Australia, US, Japan praise China for Asia engagement
Updated: 2006-03-19 09:01
The United States, Australia and Japan concluded historic security talks with praise for China's engagement in the Asia-Pacific and an agreement to seek greater cooperation within Asia.
L-R Japanese Foreign Minister Taro Aso, Australian Foreign Minister Alexander Downer and US Secretary of State Condoleezza Rice pose for a photograph prior to their trilateral talks in Sydney. The historic security talks concluded with praise for China's engagement in the Asia-Pacific and an agreement to seek greater cooperation within Asia. [AFP]
US Secretary of State Condoleezza Rice and Japanese Foreign Minister Taro Aso were hosted by Australian Foreign Minister Alexander Downer for talks in Sydney that focussed on the war in Iraq, Iran's nuclear crisis and China's rising power.
"Supporting the emergence and consolidation of democracies and strengthening cooperative frameworks in the Asia-Pacific region was a particular focus of our attention," they said in a joint statement.
"We welcomed China's constructive engagement in the region and concurred on the value of enhanced cooperation with other parties such as ASEAN (Association of Southeast Asian Nations) and the Republic of Korea."
The parties welcomed as a positive step a decision by India to place its civilian nuclear facilities under international safeguards and recognized the importance of "reinforcing our global partnership with India."
China's growing influence was expected to a major issue at the talks following remarks by Rice earlier this week urging the Asian giant to explain its military build-up.

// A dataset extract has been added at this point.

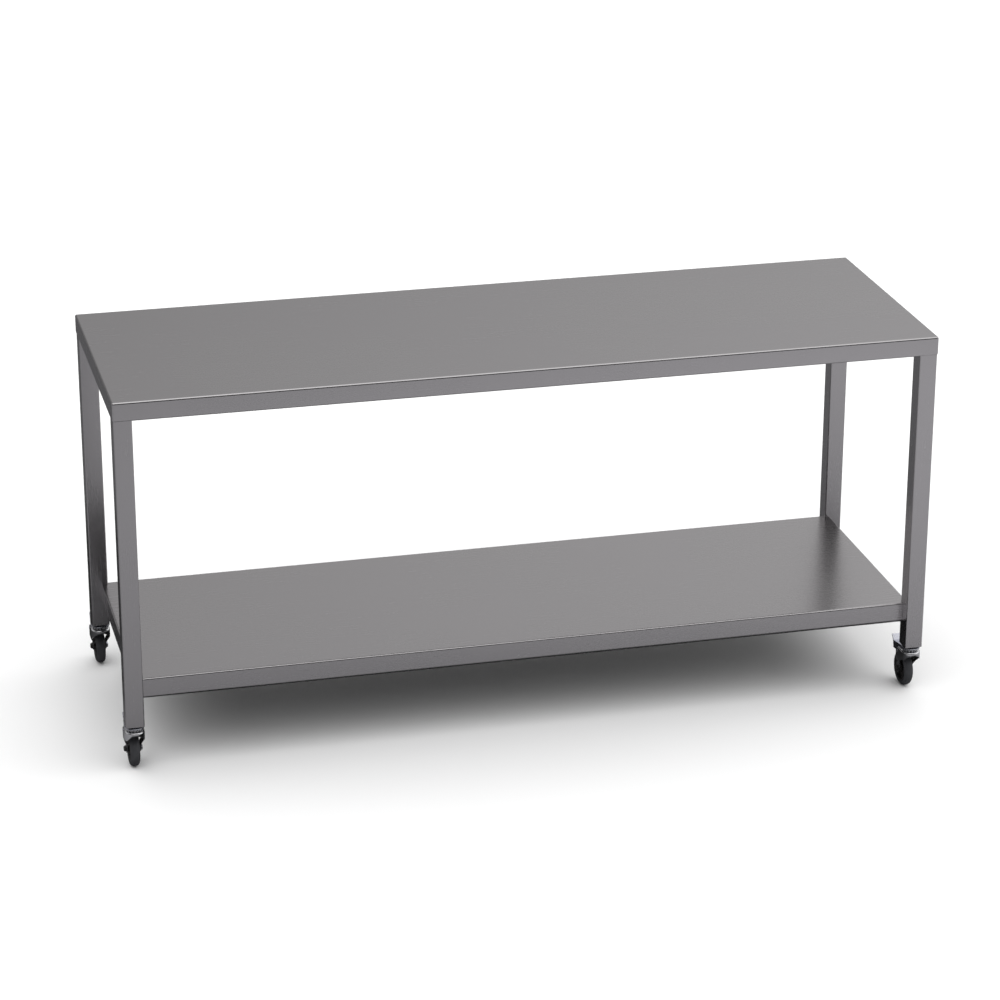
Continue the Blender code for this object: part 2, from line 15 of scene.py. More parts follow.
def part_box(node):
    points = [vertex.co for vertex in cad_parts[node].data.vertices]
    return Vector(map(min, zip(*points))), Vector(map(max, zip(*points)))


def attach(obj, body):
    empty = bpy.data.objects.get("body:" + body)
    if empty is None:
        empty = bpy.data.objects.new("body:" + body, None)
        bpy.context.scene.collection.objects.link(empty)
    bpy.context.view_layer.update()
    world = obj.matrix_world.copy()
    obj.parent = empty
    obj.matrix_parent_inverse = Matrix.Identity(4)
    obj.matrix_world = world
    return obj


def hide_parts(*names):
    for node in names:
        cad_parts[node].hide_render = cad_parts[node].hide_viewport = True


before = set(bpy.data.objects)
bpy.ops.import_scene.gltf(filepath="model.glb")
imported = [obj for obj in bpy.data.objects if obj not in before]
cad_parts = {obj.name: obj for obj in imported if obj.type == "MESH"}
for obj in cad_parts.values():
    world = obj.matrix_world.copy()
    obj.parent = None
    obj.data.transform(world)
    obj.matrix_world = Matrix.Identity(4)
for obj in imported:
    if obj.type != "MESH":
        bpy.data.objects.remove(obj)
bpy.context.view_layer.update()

# ---------------------------------------------------------------- places taken from the frame
CORNERS = ("front_left", "front_right", "rear_left", "rear_right")
TOP_LOW, TOP_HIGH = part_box("worktop")
SHELF_LOW, SHELF_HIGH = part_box("undershelf")
LEGS = {corner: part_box("leg_" + corner) for corner in CORNERS}
POSTS = {corner: (low + high) / 2 for corner, (low, high) in LEGS.items()}
LEG_LOW, LEG_HIGH = LEGS["front_left"]
LEG_WIDTH = LEG_HIGH.x - LEG_LOW.x
LEG_BOTTOM = LEG_LOW.z


def caster_box(node):
    """Lowest and highest corner of a caster's node, in the caster's own frame."""
    low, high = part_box(node + "_front_left")
    post = Vector((POSTS["front_left"].x, POSTS["front_left"].y, 0.0))
    return low - post, high - post


TYRE_LOW, TYRE_HIGH = caster_box("tyre")
AXLE = (TYRE_LOW + TYRE_HIGH) / 2
WHEEL_RADIUS = AXLE.z
PIN_LOW, PIN_HIGH = caster_box("brake_pin")
PIN = (PIN_LOW + PIN_HIGH) / 2
FORK_LOW, FORK_HIGH = caster_box("fork")
RACE_LOW, RACE_HIGH = caster_box("ball_race")
STEM_LOW, STEM_HIGH = caster_box("caster_stem")

# ---------------------------------------------------------------- sizes of the visible detail
SHARP_ANGLE = 35.0              # degrees; flatter edges are shaded smooth
GAP = 0.0003                    # clearance between pieces that rest on each other
HOLE_CLEARANCE = 0.0005         # round holes over their pins
BEND_SEGMENTS = 6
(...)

Downer Saturday moved to dampen fears that the trilateral meet was designed to produce a containment strategy on China, saying it was natural for three countries with so much in common to meet to discuss security.
At a press conference after the meeting, Downer sought to reassure China there was no "conspiracy" against it.
"This is a very natural relationship... and shouldn't be interpreted as an act of conspiracy against China, of course it's not," he said.
"It's not for China to feel that we are ganging up on China or that Australia is suddenly changing its policy on China."